Research Group

Research

Our group focuses on characterization, performance, and synthesis of inorganic functional materials with special emphasis on well-defined heterogeneous catalysts for energy storage and sustainable physicochemical conversion processes in the fields of thermal catalysis, photocatalysis and electrocatalysis. We specialize in the development of operando and in-situ (time-resolved) spectroscopy and microscopy techniques to develop structure-performance relationships and understand, for example, the function and deactivation of solid catalysts.
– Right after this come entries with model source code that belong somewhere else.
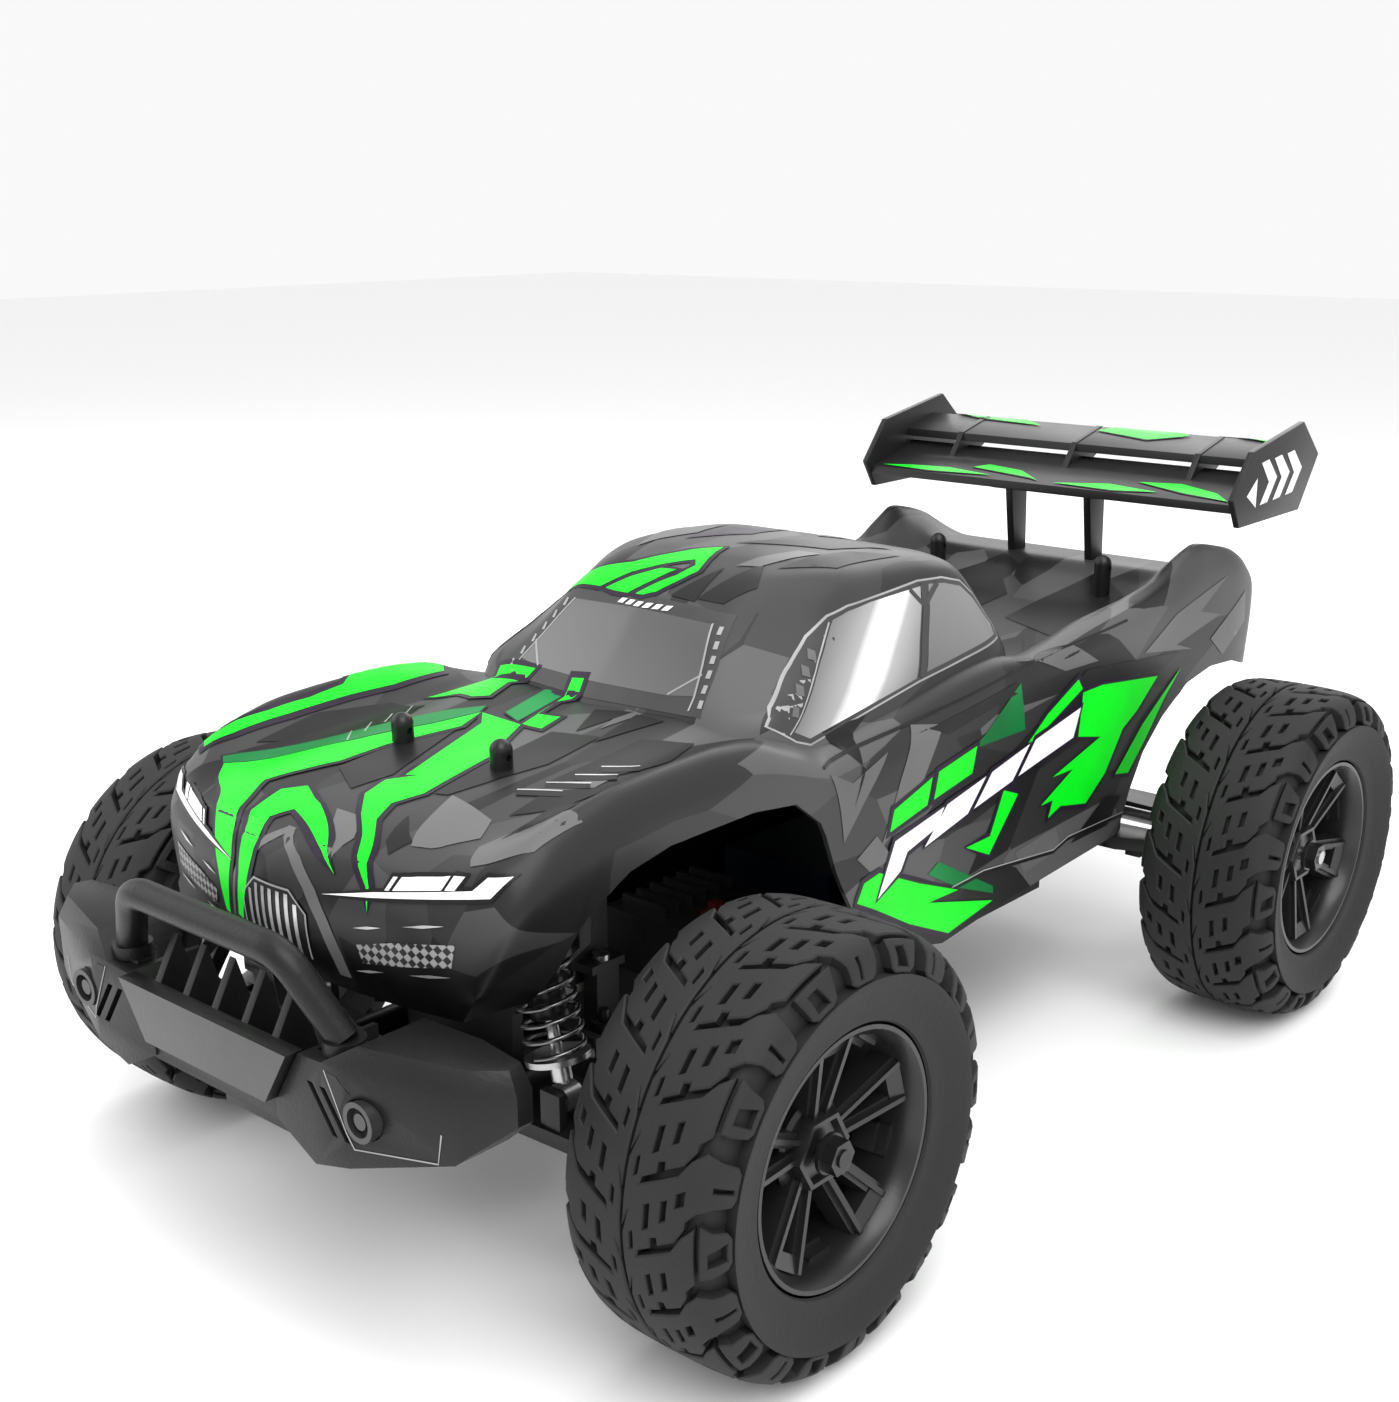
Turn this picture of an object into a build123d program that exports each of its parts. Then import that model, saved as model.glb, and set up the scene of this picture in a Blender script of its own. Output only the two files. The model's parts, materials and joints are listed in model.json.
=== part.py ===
from build123d import *

import os
from math import asin, atan2, cos, degrees, hypot, pi, radians, sin

# Radio-controlled monster truck, millimetres.
# +Z is up, the front points to -Y and the vehicle's left side is +X.
# The origin lies on the ground, midway along the length and the width.

# ---------------------------------------------------------------- wheels
WHEEL_R = 50.0
AXLE_Z = WHEEL_R
FRONT_Y = -115.5
REAR_Y = 123.8
TREAD_IN = 75.3
TREAD_OUT = 114.4
SIDEWALL_OUT = 116.2
CARCASS_R = 46.8
TYRE_WALL = 3.2
RIM_R = 31.2
RIM_LIP_R = 32.4
RIM_WALL = 2.2
RIM_IN = 76.4
RIM_OUT = 112.4
LUGS = 20
SPOKE_PAIRS = 5
HUB_FACE = 93.0
SPOKE_FACE = 107.0
STUB_R = 2.0
RUNNING = 0.05
NUT_FLATS = 7.0

# ---------------------------------------------------------------- chassis
FLOOR_BOTTOM = 34.0
FLOOR_TOP = 37.0
WALL_TOP = 58.0
WALL = 2.4
TUB_HALF = 40.0
FRONT_BAY_HALF = 19.0
REAR_BAY_HALF = 21.0
BATTERY = (-19.0, 19.0, 2.0, 72.0, 37.2, 56.0)
HATCH_HALF = 15.0
HATCH_Y = (12.0, 60.0)
PAD_HALF = 15.0
PAD_Y = (-50.0, -10.0)
PAD_DEPTH = 1.0

# ---------------------------------------------------------------- front suspension
ARM_F_X = 24.0
ARM_F_Z = 42.0
ARM_F_Y = (-137.0, -103.0)
PIN_R = 1.5
KINGPIN_X = 82.0
KINGPIN_R = 1.6
STEER_ARM = 20.0
STEER_MAX = 20.0
LINK_Z = (44.8, 47.6)
RACK_Z = (39.6, 43.6)
RACK_END_TOP = 41.8
RACK_Y = FRONT_Y + STEER_ARM
HORN_R = 14.0
SERVO_Y = RACK_Y + HORN_R
PEG_R = 1.3
EYE_SLACK = 0.6

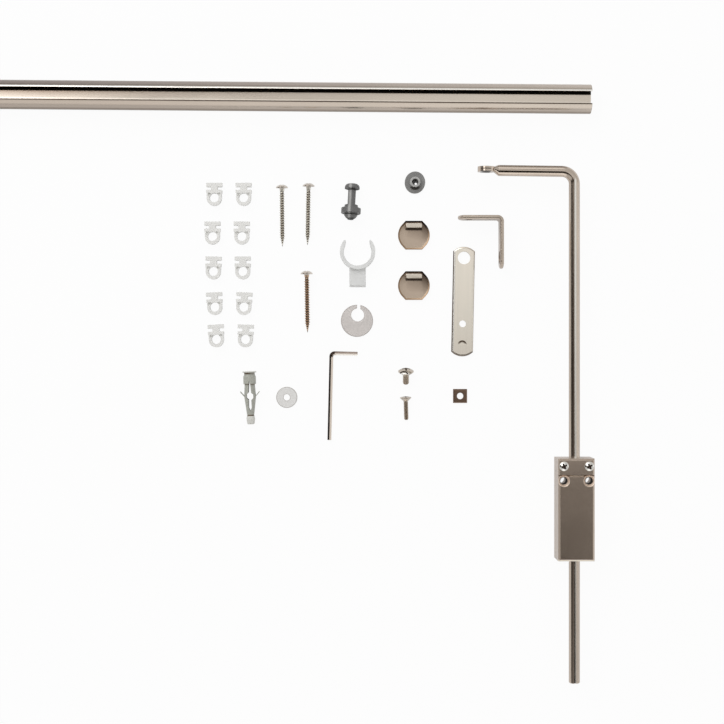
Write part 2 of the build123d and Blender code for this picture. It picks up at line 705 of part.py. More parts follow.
# Flat bracket: strip with two holes and a pressed half-moon dimple
def strip_outline(length):
    """Closed outline of a strip with blunt round ends, centred, its length along local Y."""
    half = STRIP_WIDTH / 2
    corner = length / 2 - STRIP_END_RISE
    with BuildLine() as outline:
        Line((half, -corner), (half, corner))
        ThreePointArc((half, corner), (0, length / 2), (-half, corner))
        Line((-half, corner), (-half, -corner))
        ThreePointArc((-half, -corner), (0, -length / 2), (half, -corner))
    return outline.line


flat_plane = turned_plane(FLAT_X, FLAT_Y, FLAT_TURN)
with BuildPart() as flat_bracket:
    with BuildSketch(flat_plane):
        make_face(strip_outline(FLAT_LENGTH))
    extrude(amount=STRIP_THICKNESS)
    flat_sides = flat_bracket.faces().sort_by(Axis.Z)
    fillet(flat_sides[0].edges() + flat_sides[-1].edges(), STRIP_EDGE)
    with BuildSketch(flat_plane):
        with Locations((0, FLAT_LENGTH / 2 - FLAT_BIG_HOLE_FROM_TOP)):
            Circle(STRIP_BIG_HOLE_RADIUS)
        with Locations((0, FLAT_SMALL_HOLE_FROM_BOTTOM - FLAT_LENGTH / 2)):
            Circle(STRIP_SMALL_HOLE_RADIUS)
    extrude(amount=STRIP_THICKNESS, mode=Mode.SUBTRACT)
    with BuildSketch(flat_plane.offset(STRIP_THICKNESS)):
        with Locations((0, FLAT_DIMPLE_FROM_BOTTOM - FLAT_LENGTH / 2)):
            Circle(FLAT_DIMPLE_RADIUS)
            Rectangle(
                2 * FLAT_DIMPLE_RADIUS,
                FLAT_DIMPLE_RADIUS,
                align=(Align.CENTER, Align.MIN),
                mode=Mode.INTERSECT,
            )
    extrude(amount=-FLAT_DIMPLE_DEPTH, mode=Mode.SUBTRACT)
flat_bracket.part.label = "flat_bracket"
export_step(flat_bracket.part, "parts/flat_bracket.step")

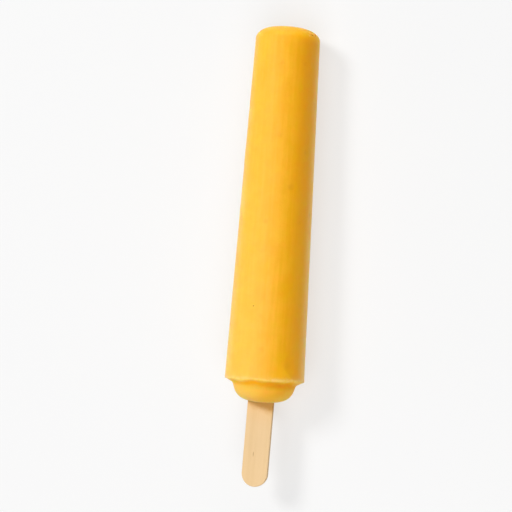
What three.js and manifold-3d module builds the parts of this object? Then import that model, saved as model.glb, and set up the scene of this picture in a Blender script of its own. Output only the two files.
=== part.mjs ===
// A moulded mango ice lolly on a flat wooden stick, lying on its side. Lengths are in millimetres.
//
// The lolly is built in its own frame: +Y runs along its axis towards the tip, y = 0 is the plane of
// the rim, which is the lower edge of the tapered body, and +Z comes out of the stick's flat front.
// It is then laid down, so that in the part's frame +Z is up, z = 0 is the table, +Y still points at
// the tip, and the stick's front faces up.
import * as THREE from "three";
import { mergeVertices } from "three/addons/utils/BufferGeometryUtils.js";
import Module from "manifold-3d";

// The body tapers evenly from the rim to a flat-topped dome at the tip.
const BODY_LENGTH = 134.1;
const RIM_RADIUS = 15.1;
const TIP_RADIUS = 12.2;
const DOME_HEIGHT = 5;
const DOME_POWER = 2.6; // 2 is an ellipse, and more is flatter on top and tighter at the edge
const RIM_ROUNDING = 0.45;

// Under the rim a sloping shoulder runs in to the plug, the cup-shaped end around the stick.
const SHOULDER_DROP = 1.4;
const PLUG_RADIUS = 12;
const PLUG_DEPTH = 6.8;
const PLUG_DRAFT = 0.27; // millimetres of radius lost for each millimetre down the plug
const PLUG_POWER = 3.4;

// The stick is a flat strip with round ends, frozen in a little off centre and a little askew.
const STICK_LENGTH = 93;
const STICK_WIDTH = 10;
const STICK_THICKNESS = 2;
const STICK_EDGE = 0.3;
const STICK_REACH = 40.5; // from the rim's plane to the stick's free end
const STICK_OFFSET = -0.55; // sideways, measured at the rim's plane
const STICK_SKEW = THREE.MathUtils.degToRad(1); // the free end leans further to the same side
const SOCKET_GAP = 0.3;

// Lying down, the lolly rests on a narrow flat along its underside.
const REST_FLAT_DEPTH = 0.3;

const ROUND_STEPS = 72;
const TAPER_STEPS = 8;
const DOME_STEPS = 12;
const RIM_STEPS = 4;
const PLUG_STEPS = 12;
const END_STEPS = 18;
const EDGE_STEPS = 2;
const SAME_POINT = 1e-4;

const taper = Math.atan((RIM_RADIUS - TIP_RADIUS) / (BODY_LENGTH - DOME_HEIGHT));

const wasm = await Module();
wasm.setup();

function solidFrom(geometry) {
  const bare = new THREE.BufferGeometry();
  bare.setAttribute("position", geometry.getAttribute("position"));
  bare.setIndex(geometry.index);
  const merged = mergeVertices(bare, SAME_POINT);
  return new wasm.Manifold(
    new wasm.Mesh({
      numProp: 3,
      vertProperties: merged.getAttribute("position").array,
      triVerts: merged.index.array,
    }),
  );
}

function geometryFrom(solid) {
  const { vertProperties, triVerts } = solid.getMesh();
  const geometry = new THREE.BufferGeometry();
  geometry.setAttribute("position", new THREE.BufferAttribute(vertProperties, 3));
  geometry.setIndex(new THREE.BufferAttribute(triVerts, 1));
  return geometry;
}

// A quarter of a superellipse at t from 0 to 1: [share of the radius, share of the height above its foot].
function superQuarter(t, power, topPower) {
  const angle = (t * Math.PI) / 2;
  return [Math.cos(angle) ** (2 / power), Math.sin(angle) ** (2 / topPower)];
}

// The plug's outline, from its lowest point on the axis up to the foot of the shoulder.
function plugOutline() {
  const foot = -SHOULDER_DROP;
  const points = [];
  for (let i = PLUG_STEPS; i >= 0; i -= 1) {
    const [across, down] = superQuarter(i / PLUG_STEPS, PLUG_POWER, PLUG_POWER);
    const depth = PLUG_DEPTH * down;
    points.push(new THREE.Vector2((PLUG_RADIUS - PLUG_DRAFT * depth) * across, foot - depth));
  }
  points[0].x = 0;
  return points;
}

// The rim's small rounding, from where the shoulder meets it to the side of the body.
function rimOutline() {
  const centre = new THREE.Vector2(RIM_RADIUS - RIM_ROUNDING, RIM_ROUNDING);
  const points = [];
  for (let i = 0; i <= RIM_STEPS; i += 1) {
    const angle = -Math.PI / 2 + (Math.PI / 2) * (i / RIM_STEPS);
    const out = new THREE.Vector2(Math.cos(angle), Math.sin(angle));
    points.push(out.multiplyScalar(RIM_ROUNDING).add(centre));
  }
  return points;
}

// The body's side and the dome, from above the rim to the tip's highest point on the axis.
function bodyOutline() {
  const shoulder = BODY_LENGTH - DOME_HEIGHT;
  const points = [];
  for (let i = 1; i < TAPER_STEPS; i += 1) {
    const y = (shoulder * i) / TAPER_STEPS;
    points.push(new THREE.Vector2(RIM_RADIUS - y * Math.tan(taper), y));
  }
  for (let i = 0; i <= DOME_STEPS; i += 1) {
    const [across, up] = superQuarter(i / DOME_STEPS, DOME_POWER, 2);
    points.push(new THREE.Vector2(TIP_RADIUS * across, shoulder + DOME_HEIGHT * up));
  }
  points.at(-1).x = 0;
  return points;
}

// A flat strip with round ends and eased edges, larger than the stick by grow on every side.
function stickGeometry(grow) {
  const radius = STICK_WIDTH / 2 + grow;
  const straight = (STICK_LENGTH - STICK_WIDTH) / 2;
  const outline = new THREE.Shape();
  outline.absarc(0, straight, radius, 0, Math.PI);
  outline.absarc(0, -straight, radius, Math.PI, 2 * Math.PI);
  const thickness = STICK_THICKNESS + 2 * grow;
  const geometry = new THREE.ExtrudeGeometry(outline, {
    depth: thickness - 2 * STICK_EDGE,
    curveSegments: END_STEPS,
    bevelThickness: STICK_EDGE,
    bevelSize: STICK_EDGE,
    bevelOffset: -STICK_EDGE,
    bevelSegments: EDGE_STEPS,
  });
  return geometry.translate(0, 0, STICK_EDGE - thickness / 2);
}

// Puts an object that is built around the stick's middle where the stick is in the lolly.
function placeAsStick(object) {
  const middle = STICK_LENGTH / 2 - STICK_REACH;
  object.rotation.z = -STICK_SKEW;
  object.position.set(STICK_OFFSET + middle * Math.tan(STICK_SKEW), middle, 0);
  object.updateMatrix();
  return object;
}

// The table's space below z = 0 of the part's frame, as a box in the lolly's own frame.
function tableGeometry(laid) {
  const side = 4 * BODY_LENGTH;
  const table = new THREE.BoxGeometry(side, side, side).translate(0, 0, -side / 2);
  return table.applyMatrix4(laid.matrix.clone().invert());
}

function makeIce(laid) {
  const outline = [...plugOutline(), ...rimOutline(), ...bodyOutline()];
  const socket = stickGeometry(SOCKET_GAP).applyMatrix4(placeAsStick(new THREE.Object3D()).matrix);
  const solid = solidFrom(new THREE.LatheGeometry(outline, ROUND_STEPS))
    .subtract(solidFrom(socket))
    .subtract(solidFrom(tableGeometry(laid)));
  const material = new THREE.MeshStandardMaterial({ color: 0xf8b932, roughness: 0.45, metalness: 0 });
  const ice = new THREE.Mesh(geometryFrom(solid), material);
  ice.name = "ice";
  return ice;
}

function makeStick() {
  const material = new THREE.MeshStandardMaterial({ color: 0xf1ce9d, roughness: 0.7, metalness: 0 });
  const stick = placeAsStick(new THREE.Mesh(stickGeometry(0), material));
  stick.name = "stick";
  return stick;
}

// Laid down, the axis dips towards the tip by the taper's angle, so that the underside is level.
const lolly = new THREE.Group();
lolly.rotation.x = -taper;
lolly.position.z = RIM_RADIUS * Math.cos(taper) - REST_FLAT_DEPTH;
lolly.updateMatrix();
lolly.add(makeIce(lolly), makeStick());

// The origin is on the table, under the middle of the lolly's length.
const extent = new THREE.Box3().setFromObject(lolly, true);
lolly.position.y = -(extent.min.y + extent.max.y) / 2;

const part = new THREE.Group();
part.add(lolly);

export default part;
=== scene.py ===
"""A mango ice lolly on a flat wooden stick, lying on a pale table and seen from above.

Lengths are in metres, unless a comment says otherwise.
"""
import math
import random

import bpy
import numpy as np
from mathutils import Matrix, Vector, noise


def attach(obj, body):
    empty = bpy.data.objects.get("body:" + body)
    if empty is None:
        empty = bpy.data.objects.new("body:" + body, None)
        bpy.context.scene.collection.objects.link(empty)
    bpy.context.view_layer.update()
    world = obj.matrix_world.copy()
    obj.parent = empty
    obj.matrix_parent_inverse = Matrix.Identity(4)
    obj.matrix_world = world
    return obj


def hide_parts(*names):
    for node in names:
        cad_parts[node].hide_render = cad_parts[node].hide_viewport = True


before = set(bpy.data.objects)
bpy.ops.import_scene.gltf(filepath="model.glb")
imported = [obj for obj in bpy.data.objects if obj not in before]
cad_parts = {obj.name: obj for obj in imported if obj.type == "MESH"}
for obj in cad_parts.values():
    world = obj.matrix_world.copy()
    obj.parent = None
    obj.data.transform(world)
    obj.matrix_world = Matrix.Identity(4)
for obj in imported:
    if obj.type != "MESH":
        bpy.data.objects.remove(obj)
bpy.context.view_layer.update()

MM = 0.001

# The lolly's own frame is the CAD's: +Y along its axis to the tip, y = 0 at the rim's plane, and
# +Z out of the stick's flat front.
BODY_LENGTH = 134.1 * MM
RIM_RADIUS = 15.1 * MM
TIP_RADIUS = 12.2 * MM
DOME_HEIGHT = 5 * MM
DOME_POWER = 2.6  # 2 is an ellipse, and more is flatter on top and tighter at the edge
RIM_ROUNDING = 0.45 * MM
SHOULDER_DROP = 1.4 * MM
PLUG_RADIUS = 12 * MM
PLUG_DEPTH = 6.8 * MM
PLUG_DRAFT = 0.27  # how much of each length down the plug its radius loses
PLUG_POWER = 3.4
REST_FLAT_DEPTH = 0.3 * MM
TAPER = math.atan((RIM_RADIUS - TIP_RADIUS) / (BODY_LENGTH - DOME_HEIGHT))

STICK_LENGTH = 93 * MM
STICK_WIDTH = 10 * MM
STICK_THICKNESS = 2 * MM
STICK_REACH = 40.5 * MM  # from the rim's plane to the stick's free end
STICK_OFFSET = -0.55 * MM  # sideways, at the rim's plane
STICK_SKEW = math.radians(1)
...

Further focal areas include industrial catalysis, environmental analysis, plasmonic sensing, and data mining.

Strongholds

Advanced spectro(micro)scopy for the study of hierarchically complex functional materials under real working conditions, especially heterogeneous catalytic solids and processes for present and future hydrocarbon conversion processes, catalyst synthesis, and data mining.

Fundamental challenge

To establish the relationship between structure, composition, and function of functional materials at different length scales, that is, ranging from the single atomic and molecule level over the micro-, meso- and macroscopic scale up to the level of, for example, small reactor set-ups. This is especially important for catalyst materials used in the production of present and future fuels and chemicals because fundamental problems in catalysis and sustainability require a multi-scale science approach.

 

 

New research group MCC started

On January 1st, a new research group was founded, called Materials Chemistry and Catalysis (MCC). More information on this new group can be found at https://materialschemistryandcatalysis.org. The Inorganic Chemistry and Catalysis group, ICC, remains focused on operando spectroscopy and microscopy of heterogeneous catalysts and catalytic processes, with a strong interest in sustainable new processes based on alternative feedstocks, including CO2, biomass, and polymer waste, developing the refinery and petrochemical complex of the future.